One of the most memorable and visually striking movies I’ve ever seen is a Japanese flick by the very talented, yet highly disturbing, Takashi Miike called Gozu. He’s best known for Ichi the Killer and Audition, but Gozu is my favorite.

On the surface, it’s a Yazuka coming-of-age movie, but it’s also steeped in Chinese and Buddhist symbolism. Now, I haven’t seen it since it came out seven years ago, and I’ve learned much more about its sources and Mr. Miike’s inspirations since then, so I can only guess what the hilarious, creepy and intense movie is actually trying to say. The image that’s been burned into my mind — in a very long, long list of things that will scar you stick with you — is the ox-headed man as seen on the cover:

Takashi Miike -- like my dreams transposed into real life. And in Japanese. And with sweatier men.

In Chinese mythology, there is the figure of Ox-Head, a guardian of the underworld, sort of like an Anubis-type. To me, this symbolizes the death/rebirth cycle that’s at the heart of Gozu, but more importantly, gives me more fodder to scare the living daylights out of myself. Remember the frangipani dream about the flowers that were symbols of ghosts and death? Guess who made a guest-starring role in my dreams last night?
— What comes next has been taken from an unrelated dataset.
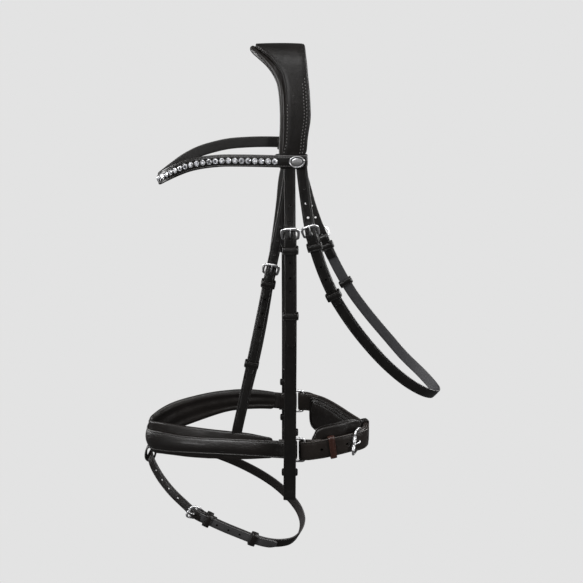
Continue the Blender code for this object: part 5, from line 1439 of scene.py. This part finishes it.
def cloth_motion(twin, rest):
    """How far each vertex of twin moves as pressurised cloth, in metres."""
    scene = bpy.context.scene
    scene.frame_start, scene.frame_end = 1, CLOTH_FRAMES
    cloth = twin.modifiers.new("cloth", "CLOTH")
    settings = cloth.settings
    settings.quality = 5
    settings.mass = 0.3
    settings.tension_stiffness = settings.compression_stiffness = 20
    settings.shear_stiffness = 10
    settings.bending_stiffness = 1.5
    settings.use_pressure = True
    settings.uniform_pressure_force = 4.0
    settings.effector_weights.gravity = 0.0
    cloth.collision_settings.use_collision = False
    cloth.point_cache.frame_start, cloth.point_cache.frame_end = 1, CLOTH_FRAMES
    for frame_number in range(1, CLOTH_FRAMES + 1):
        scene.frame_set(frame_number)
    shown = twin.evaluated_get(bpy.context.evaluated_depsgraph_get())
    move = np.nan_to_num(points_of(shown.to_mesh()) - rest)
    shown.to_mesh_clear()
    twin.modifiers.clear()
    scene.frame_set(1)
    return move


def inflate(obj, cap):
    """Soft fill: a remeshed copy swells as cloth; its motion, capped at cap mm and evened out
    over neighbours, is carried over to the fine form, so that seams and edges keep shape."""
    twin = bpy.data.objects.new(obj.name + "_cloth", obj.data.copy())
    bpy.context.scene.collection.objects.link(twin)
    remesh = twin.modifiers.new("remesh", "REMESH")
    remesh.mode = "VOXEL"
    remesh.voxel_size = CLOTH_VOXEL * MILLI
    settle(twin)
    rest = points_of(twin.data)
    move = cloth_motion(twin, rest)
    far = np.linalg.norm(move, axis=1)
    move *= (np.minimum(far, cap * MILLI) / np.maximum(1e-9, far))[:, None]
    ends = np.empty(len(twin.data.edges) * 2, int)
    twin.data.edges.foreach_get("vertices", ends)
    first, second = ends.reshape(-1, 2).T
    degree = np.bincount(np.concatenate([first, second]), minlength=len(rest))
    degree = degree.astype(float)[:, None]
    for _ in range(3):
        total = np.zeros_like(move)
        np.add.at(total, first, move[second])
        np.add.at(total, second, move[first])
        move = 0.5 * move + 0.5 * total / np.maximum(1.0, degree)
    tree = KDTree(len(rest))
    for index, point in enumerate(rest):
        tree.insert(point, index)
    tree.balance()
    fine = points_of(obj.data)
    shift = np.zeros_like(fine)
    for index, point in enumerate(fine):
        near = tree.find_n(point, 6)
        weight = np.array([1.0 / (distance + 0.0006) for _, _, distance in near])
        moves = move[[found for _, found, _ in near]]
        shift[index] = (moves * weight[:, None]).sum(0) / weight.sum()
    obj.data.vertices.foreach_set("co", (fine + shift).ravel())
    obj.data.update()
    bpy.data.objects.remove(twin)
    sub = obj.modifiers.new("sub", "SUBSURF")
    sub.levels = sub.render_levels = 1
    settle(obj)


# ---------------------------------------------------------------- straps
for node, spec in SHEETS.items():
    made = strap(node + "_fine", spec.rail, spec.rows, spec.width, spec.thick, spec.material,
                 hump=spec.hump)
    anchor(made, node)
    drill(made, spec.rail, spec.holes, spec.slots)
    mount(made, node)


def build_flash_strap():
    """Two pieces that meet at the front; the billet's rear part gets a lighter copy of the leather
    as painted light.
    """
    first = strap("flash_strap_fine", FLASH, flash_start_rows, flash_width, FLASH_THICK,
                  FLASH_DARK)
    second = strap("flash_strap_billet", FLASH, flash_billet_rows, flash_billet_width,
                   FLASH_THICK, FLASH_DARK)
    second.data.materials.append(FLASH_PAINTED_LIGHT)
    # Faces behind the buckle bar take the painted light.
    beyond = float(FLASH.at(FLASH_BAR)[0][0]) * MILLI + 0.004
    for face in second.data.polygons:
        face.material_index = int(face.center[0] > beyond)
    drill(first, FLASH, [],
          [prong_slot(FLASH, FLASH_BAR, depth=8.4, level=-0.4)])
    drill(second, FLASH, billet_holes(FLASH_OVER, FLASH_HOLES, squash=0.98))
    for made in (first, second):
        mount(made, "flash_strap", replace=False)
    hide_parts("flash_strap")


build_flash_strap()

# The four billets, which run on up inside the headpiece; they ride on no body.
for node, spec in BILLETS.items():
    made = strap(node + "_fine", spec.rail, spec.rows, spec.width, STRAP_THICK, BLACK)
    drill(made, spec.rail, spec.holes)
    y = (-72.4 if node.endswith("near") else 72.4) * MILLI
    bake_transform(made)
    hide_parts(node)

# Keepers that are nodes of their own; the browband's loops are made with the browband.
for node, spec in KEEPERS.items():
    if node in BODY:
        place(keeper(node, spec), node)


# ---------------------------------------------------------------- metal
def prong_taper(frac):
    return 1.0 if frac < 0.55 else 1.0 - 0.30 * (frac - 0.55) / 0.45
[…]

This was on par with Mr. Fedora and the bear-headed man, only this time Mr. Ox-Head up there was kneeling by my bed and breathing his ring-nosed, Theseus-bashing, Osiris-reincarnating, acrid breath into my face.** I was partly awake, but paralyzed, and I could feel my hair moving with every snort; my eyes must have been open because it was dark and I could see things in my room and just his bare outline. Like the frangipani, Mr. Ox-Head is connected to death, or more specifically, the guardian of the place that happens after death.
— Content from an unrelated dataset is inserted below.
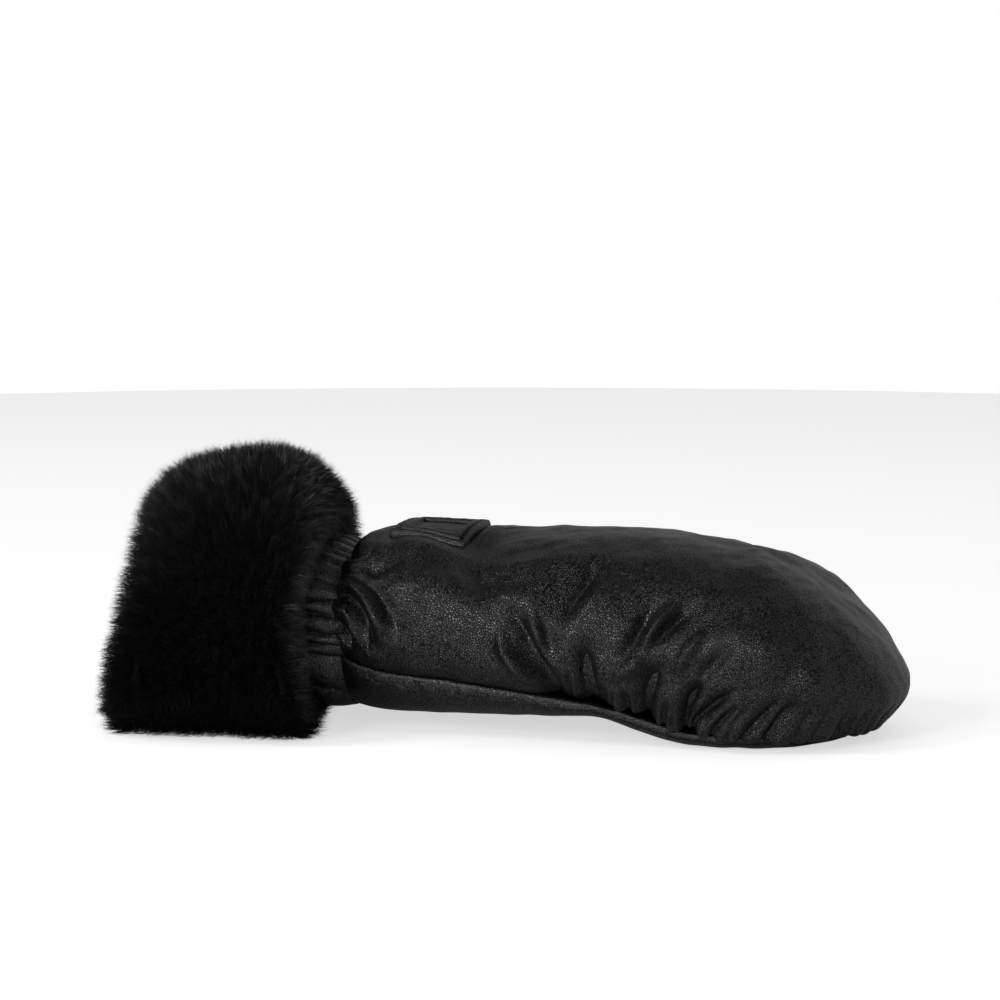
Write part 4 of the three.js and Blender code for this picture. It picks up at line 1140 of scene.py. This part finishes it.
def fur(name, root, tip, roughness, shine):
    """Pile that changes from lock to lock, with painted shade toward the ground: darker and duller there."""
    material, nodes = with_nodes(bpy.data.materials.new(name))
    shader = nodes["Principled BSDF"].inputs
    place = add(nodes, "TexCoord").outputs["Object"]
    locks, parts = add(nodes, "TexNoise", {"Scale": PILE_PATCHES, "Detail": 4}), add(nodes, "SeparateXYZ")
    foot, shade = add(nodes, "MapRange", FOOT_PAINTED_SHADE), add(nodes, "Math", operation="MULTIPLY")
    wire((place, locks.inputs["Vector"]), (place, parts.inputs[0]))
    wire((parts.outputs["Z"], foot.inputs["Value"]), (foot.outputs[0], shade.inputs[0]))
    wire((locks.outputs["Fac"], shade.inputs[1]))
    # The colour runs from root to tip by the painted shade at the foot times the lock pattern, not along
    # each hair; the shine also drops at the foot as painted shade
    between(shade.outputs[0], root, tip, shader["Base Color"])
    between(foot.outputs[0], 0.3 * shine, shine, shader["Specular IOR Level"])
    between(locks.outputs["Fac"], roughness + 0.1, roughness - 0.1, shader["Roughness"])
    return material


def cuff_grid(shares, angles):
    """The skin of the pile as a closed grid, with its normals."""
    S, A = np.meshgrid(np.arange(shares) / shares, np.arange(angles) / angles * 2 * math.pi, indexing="ij")
    points, out = roll_surface(S, A)
    faces = grid_faces(shares, angles, True, True)
    points = points.reshape(-1, 3)
    normal = outward(points, faces)
    if normal[points[:, 2].argmax(), 2] < 0:
        faces, normal = faces[:, ::-1], -normal
    return points, normal, out.ravel(), faces


def rear_trim(skin, way):
    """How far the pile stands in at half height behind."""
    half_height = smoothstep(skin[:, 2], 25, 45) * (1 - smoothstep(skin[:, 2], 74, 88))
    return 2.2 * smoothstep(-way[:, 0], 0.1, 0.7) * half_height


def under_pile(skin, way, out, depth):
    """The skin sunk under the pile: straight in, but on the mouth's inner lip forward into the roll."""
    y, z = skin[:, 1], skin[:, 2] - MOUTH["z"]
    inward = -(y * way[:, 1] + z * way[:, 2]) / np.hypot(y, z)
    lip = (smoothstep(inward, 0.15, 0.6) * (skin[:, 0] < MOUTH["front"]))[:, None]
    deep = (depth * smoothstep(out, 0.02, 0.4))[:, None]
    return skin - way * deep * (1 - lip) + np.array([1, 0, 0]) * deep * lip


def make_pile_bed():
    points, normal, out, faces = cuff_grid(*BED_STEPS)
    points = under_pile(points, normal, out, PILE_DEPTH + rear_trim(points, normal))
    points += normal * (1.2 * ripple(points, 9, 51) * smoothstep(out, 0.1, 0.4))[:, None]
    points[:, 2] = np.maximum(points[:, 2], 1.2)
    # The bed is near-black, darker than the hair: the pile's own black body with painted shade deep in the
    # pile, where the gaps between the hairs show it
    bed_shade = fur("pile_bed_shade", (0.001, 0.001, 0.001), (0.002, 0.002, 0.002), 0.85, 0.1)
    return make_piece("pile_bed", points, faces, bed_shade)


def mixed(values, corners, u, v):
    """Values at u, v between the four corners of every hair's own face."""
    a, b, c, d = (values[corners[:, k]] for k in range(4))
    return (a * (1 - u) + b * u) * (1 - v) + (d * (1 - u) + c * u) * v


def nearest_of(seeds, points):
    tree = KDTree(len(seeds))
    for k, seed in enumerate(seeds):
        tree.insert(seed, k)
    tree.balance()
    return np.array([tree.find(p)[1] for p in points.tolist()])


def make_hairs(count):
    """Root, middle and tip of every hair, the way it is turned and how thick it is."""
    chance = np.random.default_rng(77)
    points, normal, out, faces = cuff_grid(*HAIR_STEPS)
    a, b, c, d = (points[faces[:, k]] for k in range(4))
    area = np.linalg.norm(np.cross(c - a, d - b), axis=1) / 2
    wanted = area * (0.12 + 0.88 * smoothstep(out[faces[:, 0]], 0.01, 0.25))
    corners = faces[chance.choice(len(faces), count, p=wanted / wanted.sum())]
    u, v = chance.random((2, count, 1))
    skin, way, pile = (mixed(values, corners, u, v) for values in (points, normal, out[:, None]))
    way /= np.linalg.norm(way, axis=1, keepdims=True)
    skin -= way * rear_trim(skin, way)[:, None]
    root = under_pile(skin, way, pile[:, 0], PILE_DEPTH + 1)
    deep = np.linalg.norm(skin - root, axis=1)
    root[:, 2] = np.maximum(root[:, 2], 1.4)

    seeds = skin[chance.choice(count, LOCKS, replace=False)]
    lock = nearest_of(seeds, skin)
    drift = chance.normal(size=(LOCKS, 3)) * DRIFT
    # Longer at the foot, over both rims and where it hangs over the band, shorter on the front crown
    length = deep + chance.uniform(-2.0, 3.2, count) + 2.2 * chance.random(count) ** 6
    x, z = skin[:, 0], skin[:, 2]
    to_front, foot, high = smoothstep(way[:, 0], 0.2, 0.8), 1 - smoothstep(z, 4, 22), smoothstep(z, 62, 80)
    length += 3 * foot + 3 * to_front * high + 4.5 * to_front * swell(z, 34, 15)
    length += 3.5 * (1 - smoothstep(x, -140, -112)) * high
    length -= 2.5 * smoothstep(x, -106, -92) * smoothstep(z, 72, 88)

    # Each lock leans its own way and its hairs gather toward one point, a little downward all over
    lean = way + drift[lock] + chance.normal(size=(count, 3)) * LEAN
    lean[:, 0] += 0.5 * foot * to_front
    lean[:, 2] -= DOWN
    lean[:, 2] = np.where(foot > 0, np.maximum(lean[:, 2], -0.9 + 0.8 * foot), lean[:, 2])
    lean /= np.linalg.norm(lean, axis=1, keepdims=True)
    tip = root + lean * length[:, None]
    gathered = seeds[lock] + (way * 1.5 + drift[lock] * 8)
    tip += (gathered - tip) * chance.uniform(0.05, 0.5, (count, 1))
    middle = root + way * (0.5 * length)[:, None]
    middle += (tip - middle) * 0.18
    tip[:, 2] -= 0.5 * chance.random(count)

    # Against the ground the hairs spread outward and lie flat
    for row in (middle, tip):
        spread = np.maximum(1.0 - row[:, 2], 0)
        row[:, :2] += way[:, :2] * spread[:, None] * 0.8
        row[:, 2] = np.maximum(row[:, 2], 0.25 + 0.8 * chance.random(count))
    return root, middle, tip, chance.normal(size=(count, 3)), chance.uniform(0.75, 1.25, count)


def make_pile(count, pieces):
    """The hairs as flat tapered blades, one stretch round the arm to each piece."""
    root, middle, tip, spin, thick = make_hairs(count)
    order = np.argsort(np.arctan2(root[:, 2] - 40, root[:, 1]))
    hair = fur("fur_hair", (0.004, 0.004, 0.0042), (0.024, 0.024, 0.0245), 0.36, 0.6)
    for number, part in enumerate(np.array_split(order, pieces), 1):
        across = np.cross(tip[part] - root[part], spin[part])
        across *= (thick[part] / np.maximum(np.linalg.norm(across, axis=1), 1e-9))[:, None]
        foot, waist = across * HAIR_ROOT, across * HAIR_MIDDLE
        rows = [root[part] - foot, root[part] + foot, middle[part] + waist, middle[part] - waist, tip[part]]
        points = np.stack(rows, 1).reshape(-1, 3)
        first = np.arange(len(part))[:, None] * 5
        piece = make_piece(f"pile_{number}", points, [first + [0, 1, 2, 3], first + [3, 2, 4]], hair)
        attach(piece, "root")


bed = make_pile_bed()
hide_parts("fur_cuff")
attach(bed, "root")
make_pile(190000, 4)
Go talk to Haley Joel Osment, m’kay? Oh, how about Jennifer Love Hewitt? Patricia Arquette? FRACKING JOHN EDWARD. Don’t talk to me if you’re dead. Unless you know, you’re undead, but not like a zombie undead, but a vampire undead. And not a 30 Days of Night undead, but a Dracula or a Buffy undead.

It’s either I’m haunted or my subconscious is telling me I really, really want to be a furry.

*Whenever I cut any sort of meat in two with a cleaver, be it a chicken breast or a fish head or even a piece of tofu vaguely shaped to resemble an animal, I pretend to get a quickening. New roommates have learned this the hard awkward way.

**We have a quotations book at the coffee shop where I work and my co-worker (hi, Stevie! And Stevie’s mom!) has many, many of her sayings jotted down for the hilarity of future generations. When I told her about my latest dream, she said, “It’s like heaven and hell — in your face!” That immediately got written down. Another gem? “Is today still yesterday?”